#### [Exercise directions]
Extract exactly and only the lines of the data below, starting at the line with "Metres, right-handed frame;" and stopping after the final line.
──────── Source records
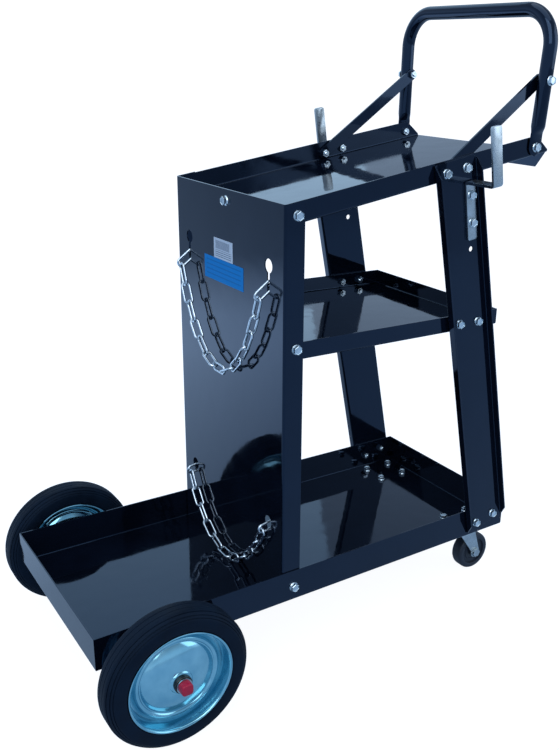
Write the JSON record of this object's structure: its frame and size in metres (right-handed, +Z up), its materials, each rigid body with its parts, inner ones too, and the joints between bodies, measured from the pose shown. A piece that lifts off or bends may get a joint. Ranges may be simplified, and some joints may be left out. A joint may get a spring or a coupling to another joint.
{
  "type": "welding cart",
  "caption": "Three-tier welding cart in black enamel with a gas-cylinder platform, restraint chains, lead hooks, push handle, rear wheels and swivel casters.",
  "frame": {"origin": "on the floor, under the middle of the cart's overall length and width", "axes": "+X towards the push handle, the cylinder platform at -X; +Z up; the cart's mirror plane is Y = 0"},
  "size_m": [0.6926, 0.4332, 0.8403],
  "materials": {
    "enamel": "gloss",
    "zinc": "satin",
    "rubber": "matte",
    "wheel_plastic": "matte",
    "bush_plastic": "gloss",
    "red_cap": "gloss",
    "white_film": "satin",
    "blue_film": "satin"
  },
  "bodies": {
    "frame": {"bottom_tray": "enamel", "cylinder_panel": "enamel", "middle_shelf": "enamel", "top_tray": "enamel", "near_post": "enamel", "far_post": "enamel", "near_hook": "zinc", "far_hook": "zinc", "handle": "enamel", "near_brace": "enamel", "far_brace": "enamel", "rear_axle": "zinc", "near_axle_bracket": "enamel", "far_axle_bracket": "enamel", "axle_spacers": "zinc", "axle_washers": "zinc", "near_axle_cap": "red_cap", "far_axle_cap": "red_cap", "near_caster_plate": "zinc", "near_caster_pin": "zinc", "near_caster_balls": "zinc", "far_caster_plate": "zinc", "far_caster_pin": "zinc", "far_caster_balls": "zinc", "upper_chain_ends": "zinc", "lower_chain_ends": "zinc", "white_sticker": "white_film", "blue_label": "blue_film", "panel_bolts": "zinc", "panel_nuts": "zinc", "post_bolts": "zinc", "post_nuts": "zinc", "hook_bolts": "zinc", "hook_nuts": "zinc", "handle_bolts": "zinc", "handle_nuts": "zinc", "caster_bolts": "zinc", "caster_nuts": "zinc"},
    "near_wheel": {"near_tyre": "rubber", "near_rim_outer": "zinc", "near_rim_inner": "zinc", "near_hub": "bush_plastic"},
    "near_swivel": {"near_caster_fork": "zinc", "near_caster_axle": "zinc"},
    "near_roller": {"near_caster_wheel": "wheel_plastic"},
    "far_wheel": {"far_tyre": "rubber", "far_rim_outer": "zinc", "far_rim_inner": "zinc", "far_hub": "bush_plastic"},
    "far_swivel": {"far_caster_fork": "zinc", "far_caster_axle": "zinc"},
    "far_roller": {"far_caster_wheel": "wheel_plastic"},
    "upper_swing": {"upper_chain": "zinc"},
    "lower_swing": {"lower_chain": "zinc"}
  },
  "joints": [
    {"name": "near_wheel_spin", "type": "hinge", "parent": "frame", "child": "near_wheel", "pos_m": [-0.25732, -0.1817, 0.089], "axis": [0, 1, 0], "continuous": true},
    {"name": "far_wheel_spin", "type": "hinge", "parent": "frame", "child": "far_wheel", "pos_m": [-0.25732, 0.1817, 0.089], "axis": [0, 1, 0], "continuous": true},
    {"name": "near_caster_swivel", "type": "hinge", "parent": "frame", "child": "near_swivel", "pos_m": [0.2696, -0.101, 0.07996], "axis": [0.0209, 0, 0.9998], "continuous": true},
    {"name": "near_caster_roll", "type": "hinge", "parent": "near_swivel", "child": "near_roller", "pos_m": [0.28856, -0.101, 0.03], "axis": [0, 1, 0], "continuous": true},
    {"name": "far_caster_swivel", "type": "hinge", "parent": "frame", "child": "far_swivel", "pos_m": [0.2696, 0.101, 0.07996], "axis": [0.0209, 0, 0.9998], "continuous": true},
    {"name": "far_caster_roll", "type": "hinge", "parent": "far_swivel", "child": "far_roller", "pos_m": [0.28856, 0.101, 0.03], "axis": [0, 1, 0], "continuous": true},
    {"name": "upper_chain_swing", "type": "hinge", "parent": "frame", "child": "upper_swing", "pos_m": [-0.09128, 0, 0.50208], "axis": [0, 1, 0], "range_deg": [0, 60]},
    {"name": "lower_chain_swing", "type": "hinge", "parent": "frame", "child": "lower_swing", "pos_m": [-0.09304, 0, 0.19137], "axis": [0, 1, 0], "range_deg": [0, 60]}
  ]
}
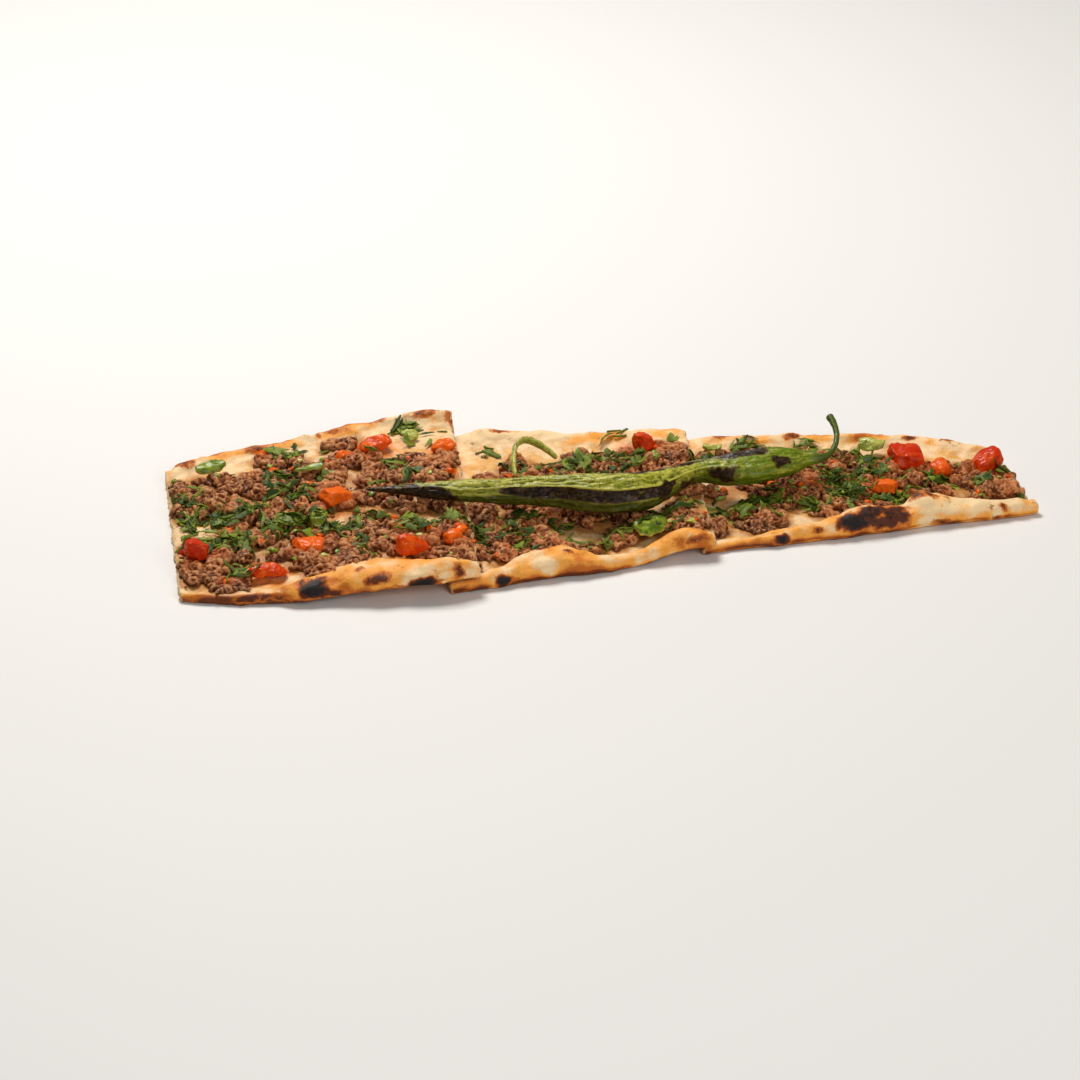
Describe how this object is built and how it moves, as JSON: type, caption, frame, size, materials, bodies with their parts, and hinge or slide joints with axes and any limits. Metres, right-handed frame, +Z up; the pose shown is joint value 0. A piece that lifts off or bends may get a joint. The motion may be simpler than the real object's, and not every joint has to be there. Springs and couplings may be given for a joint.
{
  "type": "turkish pide",
  "caption": "Long flat Turkish pide with rolled crust edges, minced meat, diced tomato, green pepper strips and a grilled green pepper on top, cut across into slices that lie in line.",
  "frame": {"origin": "centre of the whole pide's footprint, on the surface that it lies on", "axes": "+X along the pide towards its narrower end, +Y across it to the back, +Z up"},
  "size_m": [0.4506, 0.1788, 0.0343],
  "materials": {
    "dough": "baked flatbread crust, cream to toasted brown with dark char spots",
    "minced_meat": "cooked minced meat, granular, slightly oily",
    "tomato": "cooked diced tomato, wet",
    "green_pepper": "cooked green pepper strips, soft gloss",
    "grilled_pepper": "grilled green pepper, wrinkled glossy skin with black char",
    "parsley": "chopped parsley leaves and stalks"
  },
  "bodies": {
    "root": {"dough_left": "dough", "dough_middle": "dough", "dough_right": "dough", "meat_left": "minced_meat", "meat_middle": "minced_meat", "meat_right": "minced_meat", "tomato_left_end": "tomato", "tomato_front_flat": "tomato", "tomato_centre": "tomato", "tomato_sunken": "tomato", "tomato_crust_side": "tomato", "tomato_back_long": "tomato", "tomato_back_small": "tomato", "tomato_chip": "tomato", "tomato_middle_back": "tomato", "tomato_large": "tomato", "tomato_beside_large": "tomato", "tomato_right_end": "tomato", "tomato_soft": "tomato", "green_strip_back_left": "green_pepper", "green_strip_back": "green_pepper", "green_strip_front": "green_pepper", "green_ring": "green_pepper", "green_flat_front": "green_pepper", "green_strip_joint": "green_pepper", "green_chunk": "green_pepper", "green_curl": "green_pepper", "grilled_pepper": "grilled_pepper"}
  },
  "joints": []
}
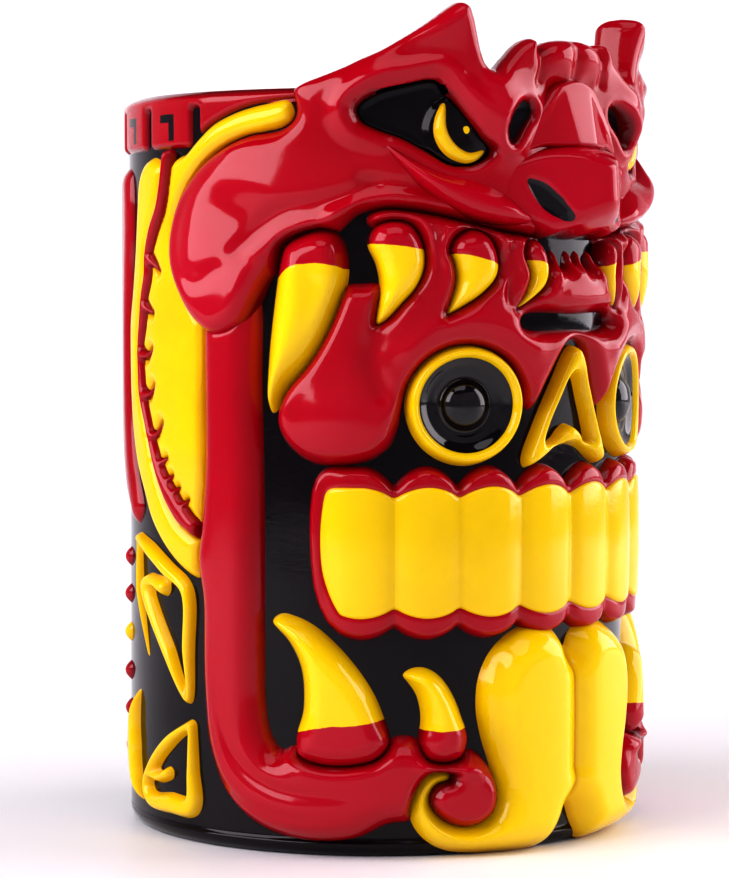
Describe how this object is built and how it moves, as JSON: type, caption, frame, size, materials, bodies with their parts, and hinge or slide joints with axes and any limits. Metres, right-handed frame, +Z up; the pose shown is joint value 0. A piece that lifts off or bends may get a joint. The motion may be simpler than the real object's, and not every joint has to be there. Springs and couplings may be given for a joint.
{
  "type": "tiki mug",
  "caption": "Tall straight ceramic drinking mug; raised relief of a horned beast's open jaws framing a grinning skull, in glossy red, yellow and black.",
  "frame": {"origin": "centre of the flat foot the mug stands on", "axes": "+Z up along the cup's axis, the face looks towards -Y, +X is the face's own left side"},
  "size_m": [0.096, 0.1045, 0.1452],
  "materials": {
    "red_glaze": "gloss crimson glaze, darker where it pools",
    "yellow_glaze": "gloss yellow glaze, thinner and paler on high edges",
    "black_glaze": "gloss black glaze"
  },
  "bodies": {
    "root": {"back_plume": "yellow_glaze", "beast_head": "red_glaze", "cup": "black_glaze", "forehead_crest": "red_glaze", "gum": "red_glaze", "left_beads": "red_glaze", "left_brow_hollow": "black_glaze", "left_cheek_fold": "red_glaze", "left_ear": "red_glaze", "left_eye_crescent": "yellow_glaze", "left_eye_ring": "yellow_glaze", "left_eye_socket": "black_glaze", "left_eyeball": "black_glaze", "left_frill": "yellow_glaze", "left_frill_spine": "red_glaze", "left_jaw": "red_glaze", "left_lower_fang_1": "yellow_glaze", "left_lower_fang_2": "yellow_glaze", "left_lower_fret": "yellow_glaze", "left_side_plume": "red_glaze", "left_tongue": "yellow_glaze", "left_upper_fang_1": "yellow_glaze", "left_upper_fang_2": "yellow_glaze", "left_upper_fang_3": "yellow_glaze", "left_upper_fang_4": "yellow_glaze", "left_upper_fret": "yellow_glaze", "muzzle": "red_glaze", "nose_bridge": "red_glaze", "nose_frame": "yellow_glaze", "right_beads": "red_glaze", "right_brow_hollow": "black_glaze", "right_cheek_fold": "red_glaze", "right_ear": "red_glaze", "right_eye_crescent": "yellow_glaze", "right_eye_ring": "yellow_glaze", "right_eye_socket": "black_glaze", "right_eyeball": "black_glaze", "right_frill": "yellow_glaze", "right_frill_spine": "red_glaze", "right_jaw": "red_glaze", "right_lower_fang_1": "yellow_glaze", "right_lower_fang_2": "yellow_glaze", "right_lower_fret": "yellow_glaze", "right_side_plume": "red_glaze", "right_tongue": "yellow_glaze", "right_upper_fang_1": "yellow_glaze", "right_upper_fang_2": "yellow_glaze", "right_upper_fang_3": "yellow_glaze", "right_upper_fang_4": "yellow_glaze", "right_upper_fret": "yellow_glaze", "rim_band": "red_glaze", "skull_brow": "red_glaze", "skull_tooth_1": "yellow_glaze", "skull_tooth_2": "yellow_glaze", "skull_tooth_3": "yellow_glaze", "skull_tooth_4": "yellow_glaze", "skull_tooth_5": "yellow_glaze", "skull_tooth_6": "yellow_glaze", "skull_tooth_7": "yellow_glaze", "skull_tooth_8": "yellow_glaze"}
  },
  "joints": []
}
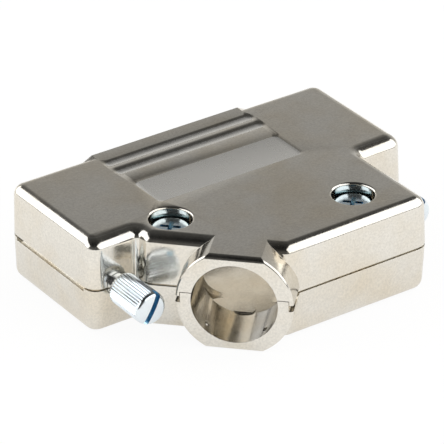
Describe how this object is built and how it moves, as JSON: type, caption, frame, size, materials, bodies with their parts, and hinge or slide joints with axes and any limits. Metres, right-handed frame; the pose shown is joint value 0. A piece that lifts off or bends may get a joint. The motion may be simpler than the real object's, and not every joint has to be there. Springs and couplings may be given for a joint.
{
  "type": "d-sub hood",
  "caption": "Metal hood for a D-sub connector: half shells, an angled cable entry with a round collar, housing screws, and captive knurled thumbscrews.",
  "frame": {"origin": "in the connector face, midway between the two jackscrew threads, at half the hood's thickness", "axes": "+X along the connector, +Y out of the connector face, +Z out of the upper shell; the cable leaves towards -X -Y"},
  "size_m": [0.0558, 0.0453, 0.0154],
  "materials": {
    "nickel": "satin nickel plate on a zinc die casting",
    "zinc": "bright blue zinc plate on turned steel"
  },
  "bodies": {
    "hood": {"upper_shell": "nickel", "lower_shell": "nickel", "housing_screw_left": "zinc", "housing_screw_right": "zinc"},
    "left_thumbscrew": {"thumbscrew_left": "zinc"},
    "right_thumbscrew": {"thumbscrew_right": "zinc"}
  },
  "joints": [
    {"name": "left_thumbscrew_turn", "type": "hinge", "parent": "hood", "child": "left_thumbscrew", "pos_m": [-0.02352, 0, 0], "axis": [0, 1, 0], "continuous": true},
    {"name": "right_thumbscrew_turn", "type": "hinge", "parent": "hood", "child": "right_thumbscrew", "pos_m": [0.02352, 0, 0], "axis": [0, 1, 0], "continuous": true}
  ]
}
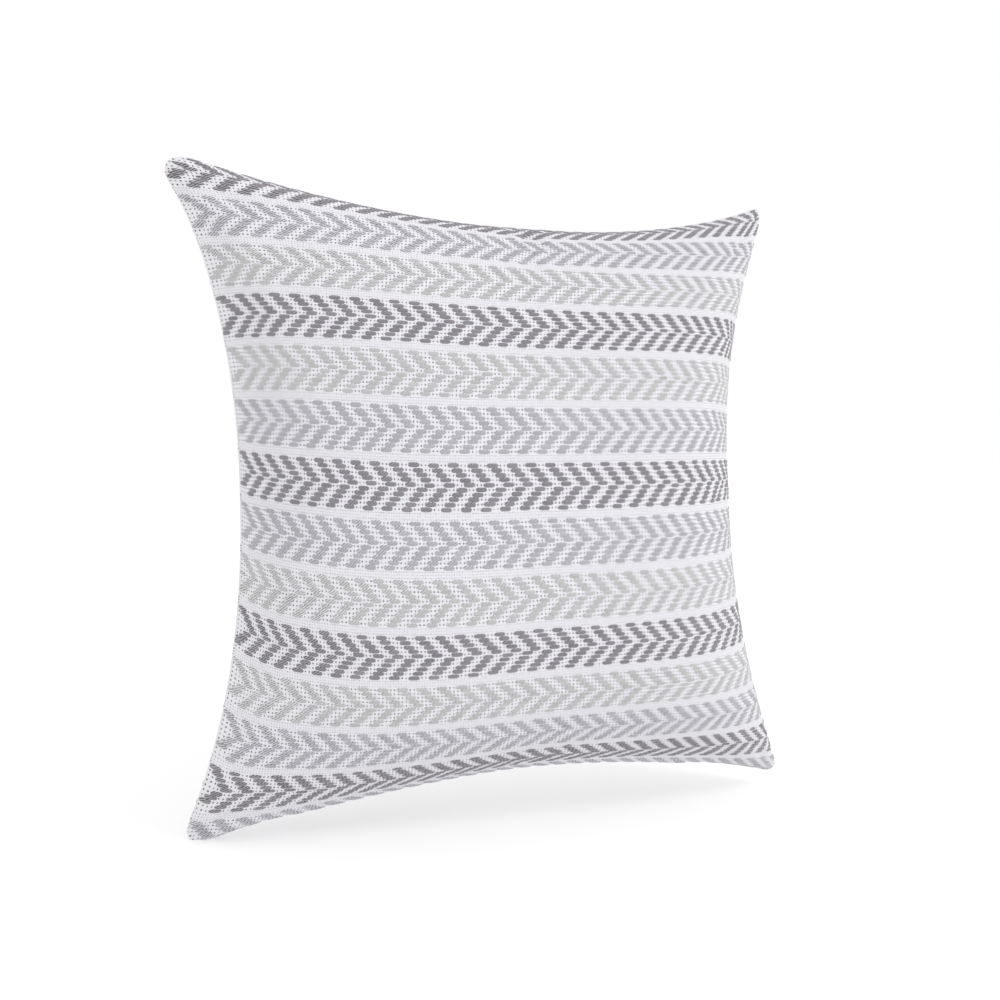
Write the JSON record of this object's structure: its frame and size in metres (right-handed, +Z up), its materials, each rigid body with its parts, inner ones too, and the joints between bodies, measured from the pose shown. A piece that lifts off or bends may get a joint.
────────────────
#### [Response to the task]
Describe how this object is built and how it moves, as JSON: type, caption, frame, size, materials, bodies with their parts, and hinge or slide joints with axes and any limits. Metres, right-handed frame; the pose shown is joint value 0. A piece that lifts off or bends may get a joint. The motion may be simpler than the real object's, and not every joint has to be there. Springs and couplings may be given for a joint.
{
  "type": "d-sub hood",
  "caption": "Metal hood for a D-sub connector: half shells, an angled cable entry with a round collar, housing screws, and captive knurled thumbscrews.",
  "frame": {"origin": "in the connector face, midway between the two jackscrew threads, at half the hood's thickness", "axes": "+X along the connector, +Y out of the connector face, +Z out of the upper shell; the cable leaves towards -X -Y"},
  "size_m": [0.0558, 0.0453, 0.0154],
  "materials": {
    "nickel": "satin nickel plate on a zinc die casting",
    "zinc": "bright blue zinc plate on turned steel"
  },
  "bodies": {
    "hood": {"upper_shell": "nickel", "lower_shell": "nickel", "housing_screw_left": "zinc", "housing_screw_right": "zinc"},
    "left_thumbscrew": {"thumbscrew_left": "zinc"},
    "right_thumbscrew": {"thumbscrew_right": "zinc"}
  },
  "joints": [
    {"name": "left_thumbscrew_turn", "type": "hinge", "parent": "hood", "child": "left_thumbscrew", "pos_m": [-0.02352, 0, 0], "axis": [0, 1, 0], "continuous": true},
    {"name": "right_thumbscrew_turn", "type": "hinge", "parent": "hood", "child": "right_thumbscrew", "pos_m": [0.02352, 0, 0], "axis": [0, 1, 0], "continuous": true}
  ]
}
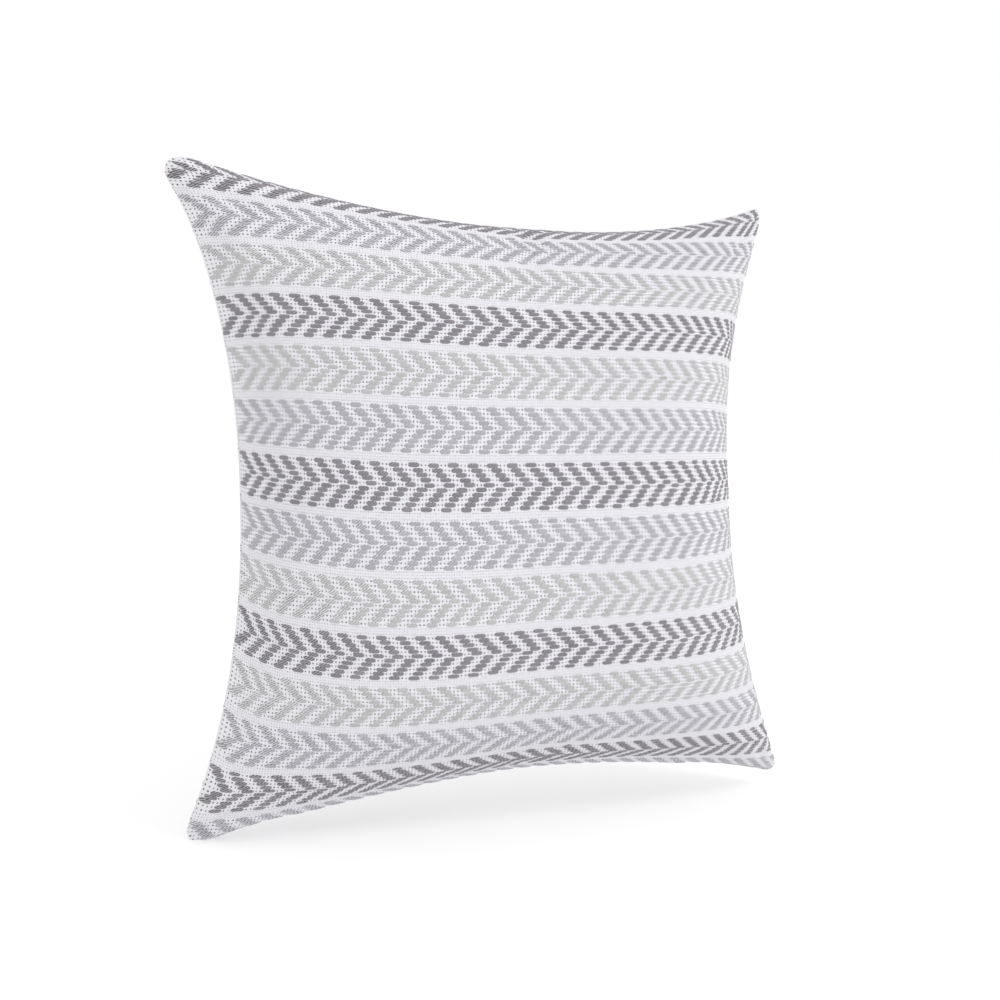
Write the JSON record of this object's structure: its frame and size in metres (right-handed, +Z up), its materials, each rigid body with its parts, inner ones too, and the joints between bodies, measured from the pose shown. A piece that lifts off or bends may get a joint.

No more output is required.